Hilfreiche Streitkultur
Lieber gut streiten als schlecht versöhnen
«Du sollst nicht streiten, denn das ist Sünde.» Diese Aussage steht nicht in der Bibel. Aus gutem Grund. Denn auch wenn Frieden ein biblischer Wert ist, führt der Weg dorthin oft über Konflikte und Streit. Doch dazu ist eine gute Streitkultur nötig.
Manche schauen sich ihre Art zu streiten dort ab, wo es laut und heftig zugeht. Da fliegen bei kleinsten Unstimmigkeiten schon schwere Beleidigungen hin und her. Andere, die Angst vor dieser Art des Streitens haben, schweigen lieber, um die Harmonie nicht zu stören. Beide Verhaltensweisen sind weit verbreitete Streitkulturen – und beide sind gleich schlecht. Denn mit ihnen kommt man der Lösung einer Meinungsverschiedenheit keinen Schritt näher.
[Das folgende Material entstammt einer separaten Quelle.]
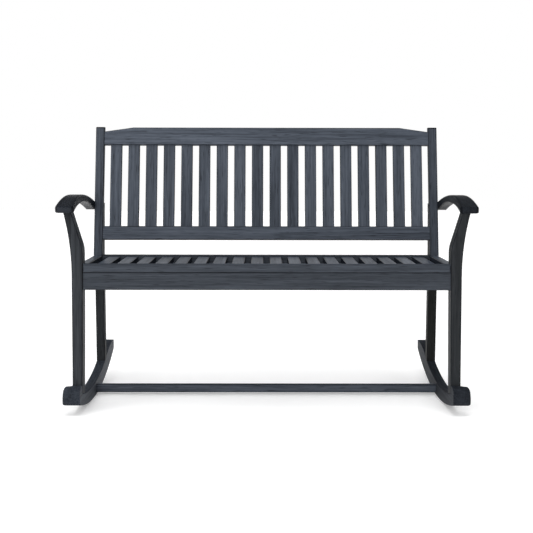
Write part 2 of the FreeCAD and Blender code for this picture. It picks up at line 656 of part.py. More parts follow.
def free_rim(solid, height, last_y):
    """The edges round the arm's top or underside up to last_y, but for those against the frame."""
    rim = []
    for edge in solid.Edges:
        ends = (edge.valueAt(edge.FirstParameter), edge.valueAt(edge.LastParameter))
        middle = edge.valueAt((edge.FirstParameter + edge.LastParameter) / 2)
        on_surface = all(abs(p.z - height(p.y)) < SURFACE_TOLERANCE for p in (*ends, middle))
        across = edge.BoundBox.YLength < SURFACE_TOLERANCE and middle.y > ARM_FRONT_Y + SURFACE_TOLERANCE
        on_frame = abs(middle.x - FRAME_OUTER) < SURFACE_TOLERANCE
        if on_surface and not across and not on_frame and middle.y < last_y:
            rim.append(edge)
    return rim


def arm():
    front, rear = ARM_FRONT_Y, ARM_REAR_Y
    beyond = front - ARM_NOSE_CORNER / 4
    side = slab_x([(rear, arm_under(rear)), (ARM_LAND_Y, arm_under(ARM_LAND_Y)),
                   curve(arm_under, ARM_LAND_Y, ARM_BELLY_Y), curve(arm_under, ARM_BELLY_Y, beyond),
                   (beyond, arm_top(beyond)),
                   curve(arm_top, beyond, ARM_CROWN_Y), curve(arm_top, ARM_CROWN_Y, rear)],
                  FRAME_INNER, ARM_OUTER + ARM_NOSE_CORNER)
    waist_in = (ARM_INNER_MIDDLE, ARM_CROWN_Y)
    tail_in = (FRAME_OUTER, ARM_LAND_Y - 30)
    bow_front = (ARM_INNER_MIDDLE + ARM_INNER_NOSE) / 2 + 1.2
    bow_rear = (ARM_INNER_MIDDLE + FRAME_OUTER) / 2 + 0.8
    shoulder = (ARM_OUTER, ARM_CROWN_Y - 20)
    bow_outer = ARM_OUTER - (ARM_OUTER - ARM_OUTER_REAR) / 3
    nose, inner, tail = ARM_NOSE_CORNER, ARM_INNER_CORNER, ARM_TAIL_CORNER
    nose_cut, inner_cut, tail_cut = [corner * (1 - math.sqrt(0.5)) for corner in (nose, inner, tail)]
    plan = slab_z([(ARM_INNER_NOSE + inner, front),
                   ((ARM_INNER_NOSE + inner_cut, front + inner_cut), (ARM_INNER_NOSE, front + inner)),
                   ((bow_front, (front + ARM_CROWN_Y) / 2), waist_in),
                   ((bow_rear, (ARM_CROWN_Y + tail_in[1]) / 2), tail_in),
                   (FRAME_OUTER, rear), (ARM_OUTER_REAR - tail, rear),
                   ((ARM_OUTER_REAR - tail_cut, rear - tail_cut), (ARM_OUTER_REAR, rear - tail)),
                   ((bow_outer, (shoulder[1] + rear) / 2), shoulder), (ARM_OUTER, front + nose),
                   ((ARM_OUTER - nose_cut, front + nose_cut), (ARM_OUTER - nose, front))],
                  arm_under(rear) - 2 * ARM_THICKNESS, ARM_CROWN_TOP + ARM_THICKNESS)
    solid = side.common(plan)
    solid = solid.makeFillet(ARM_TOP_ROUNDING, free_rim(solid, arm_top, rear))
    solid = solid.makeFillet(ARM_UNDER_ROUNDING, free_rim(solid, arm_under, ARM_LAND_Y))
    solid = solid.cut(arm_tenon(CHEEK_CLEARANCE))
    return cut_all(solid, [screw_hole(line) for line in frame_screw_lines()])


def back_stile():
    low, high = slope_height(SEAT_SIDE_TOP - 30), slope_height(STILE_TOP + 30)
    solid = box(FRAME_INNER, FRAME_OUTER, 0, STILE_DEPTH, low, high)
    solid = eased(solid, EASE, long_along_z)
    tenons = [back_rail_tenon(slope_height(LOWER_RAIL_BOTTOM), slope_height(LOWER_RAIL_TOP), CHEEK_CLEARANCE),
              back_rail_tenon(slope_height(CREST_BOTTOM), slope_height(CREST_END_TOP), CHEEK_CLEARANCE)]
    solid = leaned(cut_all(solid, tenons))
    reach = box(FRAME_INNER - 1, FRAME_OUTER + 1, 0, 400, SEAT_SIDE_TOP, STILE_TOP)
    solid = solid.common(reach)
    top = [e for e in solid.Edges if e.BoundBox.ZMin > STILE_TOP - 0.01]
    solid = solid.makeChamfer(1.5, top)
    return cut_all(solid, [screw_hole(line) for line in frame_screw_lines()])


# Pieces between the side frames
def cross_rail(y0, y1, z0, z1, ease, half_length=FRAME_INNER):
    return eased(box(-half_length, half_length, y0, y1, z0, z1), ease, long_along_x)


def bolted(solid):
    for y, z, way in bolt_places():
        for tool in (bolt_hole(y, z), nut_hole(y, z, way)):
            solid = cut_all(solid, both_ends(tool))
    return solid


def front_apron():
    y0 = FRONT_LEG_FRONT_Y + FRONT_APRON_SETBACK
    return bolted(cross_rail(y0, y0 + APRON_THICKNESS, FRONT_RAIL_BOTTOM - APRON_HEIGHT, FRONT_RAIL_BOTTOM, 2.0,
                             FRONT_LEG_INNER))


def rear_apron():
    return bolted(cross_rail(REAR_APRON_Y, REAR_APRON_Y + APRON_THICKNESS, REAR_RAIL_BOTTOM - APRON_HEIGHT,
                             REAR_RAIL_BOTTOM, 2.0))


def foot_stretcher():
    half = STRETCHER_WIDTH / 2
    return bolted(cross_rail(STRETCHER_Y - half, STRETCHER_Y + half, STRETCHER_BOTTOM,
                             STRETCHER_BOTTOM + STRETCHER_HEIGHT, EASE))


def seat_front_rail():
    y0, y1 = FRONT_RAIL_FRONT_Y, FRONT_RAIL_REAR_Y
    nose_y, nose_z = y0 + FRONT_RAIL_NOSE, SEAT_EDGE_TOP - FRONT_RAIL_NOSE
    corner = FRONT_RAIL_NOSE * math.sqrt(0.5)
    crown_y = nose_y + 4
    drop = SEAT_EDGE_TOP - SEAT_JOIN_TOP
    face = [(y0, FRONT_RAIL_BOTTOM + 1.5), (y0, nose_z), ((nose_y - corner, nose_z + corner), (nose_y, SEAT_EDGE_TOP)),
            (crown_y, SEAT_EDGE_TOP), (((crown_y + y1) / 2, SEAT_EDGE_TOP - drop * 0.36), (y1, SEAT_JOIN_TOP)),
            (y1, FRONT_RAIL_BOTTOM), (y0 + 1.5, FRONT_RAIL_BOTTOM)]
    end, turn = FRONT_LEG_INNER, FRONT_RAIL_CORNER
    turn_cut = turn * (1 - math.sqrt(0.5))
    plan = slab_z([(-end, y1 + 1), (-end, y0 + turn), ((-end + turn_cut, y0 + turn_cut), (-end + turn, y0)),
                   (end - turn, y0), ((end - turn_cut, y0 + turn_cut), (end, y0 + turn)), (end, y1 + 1)],
                  FRONT_RAIL_BOTTOM - 1, SEAT_EDGE_TOP + 1)
    solid = slab_x(face, -end - 1, end + 1).common(plan)
    for x in SLAT_CENTRES:
        solid = solid.cut(seat_slat_tenons(x, CHEEK_CLEARANCE)[0])
    return cut_all(solid, [t for line in frame_screw_lines() for t in both_ends(screw_hole(line))])


def seat_rear_rail():
    y0 = SEAT_SLAT_REAR_Y
    solid = cross_rail(y0, y0 + REAR_RAIL_DEPTH, REAR_RAIL_BOTTOM, SEAT_SIDE_TOP, 2.5)
    for x in SLAT_CENTRES:
        solid = solid.cut(seat_slat_tenons(x, CHEEK_CLEARANCE)[1])
    return cut_all(solid, [t for line in frame_screw_lines() for t in both_ends(screw_hole(line))])


def seat_centre_bearer():
    z1 = SEAT_FLAT_TOP - SEAT_SLAT_THICKNESS
    half = BEARER_WIDTH / 2
    solid = cross_rail(BEARER_Y - half, BEARER_Y + half, z1 - BEARER_HEIGHT, z1, SLAT_EASE)
    solid = fuse_all(solid, both_ends(bearer_tenon()))
    return cut_all(solid, [slat_screw(x, SCREW_CLEARANCE) for x in SLAT_CENTRES])


def seat_slat(x):
    y0, y1 = FRONT_RAIL_REAR_Y, SEAT_SLAT_REAR_Y
    run = SEAT_DISH_Y - y0
    drop = SEAT_JOIN_TOP - SEAT_FLAT_TOP
    radius = (run ** 2 + drop ** 2) / (2 * drop)

    def top(y):
        return SEAT_FLAT_TOP + rise(y, SEAT_DISH_Y, radius)

    def under(y):
        return SEAT_FLAT_TOP - SEAT_SLAT_THICKNESS + rise(y, SEAT_DISH_Y, radius + SEAT_SLAT_THICKNESS)

    low = SEAT_FLAT_TOP - SEAT_SLAT_THICKNESS
    side = [(y1, low), (y1, SEAT_FLAT_TOP), (SEAT_DISH_Y, SEAT_FLAT_TOP), curve(top, SEAT_DISH_Y, y0),
            (y0, under(y0)), curve(under, y0, SEAT_DISH_Y)]
    solid = slab_x(side, x - SLAT_WIDTH / 2, x + SLAT_WIDTH / 2)
    solid = eased(solid, SLAT_EASE, long_along_y)
    solid = fuse_all(solid, seat_slat_tenons(x))
    return solid.cut(slat_screw(x, SCREW_CLEARANCE))


def crest_rail():
    low, high = slope_height(CREST_BOTTOM), slope_height(CREST_TOP)
    end_top = slope_height(CREST_END_TOP)
    t0, t1 = BACK_RAIL_SETBACK, BACK_RAIL_SETBACK + BACK_RAIL_THICKNESS
    front = [(-FRAME_INNER, low), (FRAME_INNER, low), (FRAME_INNER, end_top), (CREST_BEND_X, high),
             (-CREST_BEND_X, high), (-FRAME_INNER, end_top)]
    solid = eased(slab_y(front, t0, t1), SLAT_EASE, long_along_x)
    solid = fuse_all(solid, both_ends(back_rail_tenon(low, end_top)))
    for x in SLAT_CENTRES:
        solid = solid.cut(back_slat_tenons(x, CHEEK_CLEARANCE)[1])
    return leaned(solid)


def lower_back_rail():
    low, high = slope_height(LOWER_RAIL_BOTTOM), slope_height(LOWER_RAIL_TOP)
    solid = cross_rail(BACK_RAIL_SETBACK, BACK_RAIL_SETBACK + BACK_RAIL_THICKNESS, low, high, SLAT_EASE)
    solid = fuse_all(solid, both_ends(back_rail_tenon(low, high)))
    for x in SLAT_CENTRES:
        solid = solid.cut(back_slat_tenons(x, CHEEK_CLEARANCE)[0])
    return leaned(solid)


def back_slat(x):
    middle = BACK_RAIL_SETBACK + BACK_RAIL_THICKNESS / 2
    solid = box(x - SLAT_WIDTH / 2, x + SLAT_WIDTH / 2, middle - BACK_SLAT_THICKNESS / 2,
                middle + BACK_SLAT_THICKNESS / 2, slope_height(LOWER_RAIL_TOP), slope_height(CREST_BOTTOM))
    solid = eased(solid, SLAT_EASE, long_along_z)
    return leaned(fuse_all(solid, back_slat_tenons(x)))


def save(name, solids):
    """One file per node; a group of fasteners is saved as separate solids."""
    pieces = [piece for solid in solids for piece in solid.Solids]
    shape = pieces[0] if len(pieces) == 1 else Part.makeCompound(pieces)
    print(name, len(pieces), round(shape.Volume / 1000, 1), "cm3", "sound" if shape.isValid() else "NOT SOUND")
    shape.exportStep(f"parts/{name}.step")


def save_pair(name, solid):
    save(f"{name}_right", [solid])
    save(f"{name}_left", [mirrored(solid)])


def main():
    os.makedirs("parts", exist_ok=True)
    for name, make in (("rocker", rocker), ("front_leg", front_leg), ("rear_leg", rear_leg), ("arm", arm),
                       ("seat_side_rail", side_rail), ("back_stile", back_stile)):
        save_pair(name, make())
    for name, make in (("front_apron", front_apron), ("rear_apron", rear_apron), ("foot_stretcher", foot_stretcher),
                       ("seat_front_rail", seat_front_rail), ("seat_rear_rail", seat_rear_rail),
                       ("seat_centre_bearer", seat_centre_bearer), ("crest_rail", crest_rail),
                       ("lower_back_rail", lower_back_rail)):
        save(name, [make()])
    for number, x in enumerate(SLAT_CENTRES, 1):
        save(f"seat_slat_{number:02d}", [seat_slat(x)])
        save(f"back_slat_{number:02d}", [back_slat(x)])
    save("frame_bolts", [s for y, z, way in bolt_places() for s in both_ends(bolt(y, z))])
    save("barrel_nuts", [s for y, z, way in bolt_places() for s in both_ends(barrel_nut(y, z, way))])
    save("frame_screws", [s for line in frame_screw_lines() for s in both_ends(frame_screw(line))])
    save("slat_screws", [slat_screw(x) for x in SLAT_CENTRES])


main()
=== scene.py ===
import math
import bpy
from mathutils import Matrix, Vector

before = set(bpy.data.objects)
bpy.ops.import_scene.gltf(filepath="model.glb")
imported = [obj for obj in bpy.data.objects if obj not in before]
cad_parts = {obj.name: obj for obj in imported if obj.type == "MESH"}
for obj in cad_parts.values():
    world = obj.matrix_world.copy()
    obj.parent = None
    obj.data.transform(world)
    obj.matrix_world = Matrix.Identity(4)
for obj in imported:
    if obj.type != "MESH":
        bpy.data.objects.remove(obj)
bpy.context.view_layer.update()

# Bench, in metres
RECLINE = math.radians(11.5)      # the back's lean from upright
APRON_EDGE = 0.4208               # the front apron is darkened above this height: painted shade under the front rail
POST_ENDS = 0.8645                # the back posts are darkened above this height
DARKENING_STEP = 0.0015                # height over which the wood turns dark above such a line

# Turns that bring a piece's grain to local X
ALONG_SEAT = (0.0, 0.0, 0.0)
FRONT_TO_BACK = (0.0, 0.0, math.radians(90))
UPRIGHT = (0.0, math.radians(90), 0.0)
LEANED = (RECLINE, math.radians(90), 0.0)

# Stain and steel: the first two have their shift for one unit of warmth beside them
DARK_STAIN, DARK_WARMING = (0.009, 0.011, 0.0147), (0.002, 0.0, -0.004)
LIGHT_STAIN, LIGHT_WARMING = (0.050, 0.058, 0.0725), (0.004, 0.0, -0.012)
PORE_STAIN = (0.006, 0.007, 0.009, 1.0)
# Dark tone for painted shade on eased edges and sides, also laid above set heights on the apron and back posts
PAINTED_SHADE = (0.005, 0.0055, 0.0075, 1.0)
RUBBED_STAIN = (0.075, 0.080, 0.090, 1.0)
SHEEN_TINT = (0.86, 0.91, 1.0, 1.0)
PORE_DEPTH = 0.75                 # how dark and deep the pores are
GRAIN_SHIFT = (7.3, 11.9, 5.1)    # how far a piece's own number moves it in the grain pattern
DULL_ZINC, BRIGHT_ZINC = (0.22, 0.22, 0.23, 1.0), (0.42, 0.42, 0.43, 1.0)

# Studio
WHITE = (1.0, 1.0, 1.0, 1.0)
WALL_LIGHT = 0.6                  # world strength from the studio's walls
WALL_TO_CEILING = 0.06            # the ceiling's share of that
WALL_TO_SIDES = 0.2               # the share of the dark screens at both sides
FLOOR_WIDTH = 30.0
FLOOR_COLOUR = (0.82, 0.82, 0.82, 1.0)
FLOOR_GLOW = 0.44                 # added where the camera sees the floor, so that it shows white
FLOOR_IN_REFLECTIONS = 0.4        # how much of that glow shows in glossy wood
CONTACT_REACH = 0.06              # width of the painted shadow in the floor's glow where a piece comes near the floor
CONTACT_SHADE = 0.58              # what is left of the glow in it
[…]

Beispiele für «biblisches» Streiten
Der erste Streit der Menschheit wird in der Bibel noch dezent ausgeblendet und nicht im Detail beschrieben. Aber es wird einen Familienkrach gegeben haben, als Adam Gott gegenüber mal eben behauptete: «Die Frau, die du mir zur Seite gegeben hast, die gab mir von dem Baum, und ich ass!» (1. Mose Kapitel 3, Vers 12. Und danach kommen alle paar Seiten Streitereien vor, mal geht es um den persönlichen Vorteil wie bei der Auseinandersetzung zwischen den Hirten von Abram und Lot (1. Mose Kapitel 13, Vers 7); Abram verzichtet damals auf seinen Vorteil und beendet damit den Streit. Mal geht es um Ungerechtigkeiten bei der Versorgung Bedürftiger durch die Gemeinde (Apostelgeschichte Kapitel 6); Als Lösung setzt die Gemeinde Diakone ein, die die Hilfeleistungen koordinieren. Und mal kommt es zu theologischen Auseinandersetzungen, weil Christen das Fleisch sehr unterschiedlich einschätzen, das sie essen. Was für die einen Grundnahrungsmittel ist, ist für die anderen das «Essen der Götzenopfer». Spannenderweise ist die Lösung dieses Konflikts nicht eindeutig: Jeder soll auf sein Gewissen hören (1. Korinther Kapitel 8).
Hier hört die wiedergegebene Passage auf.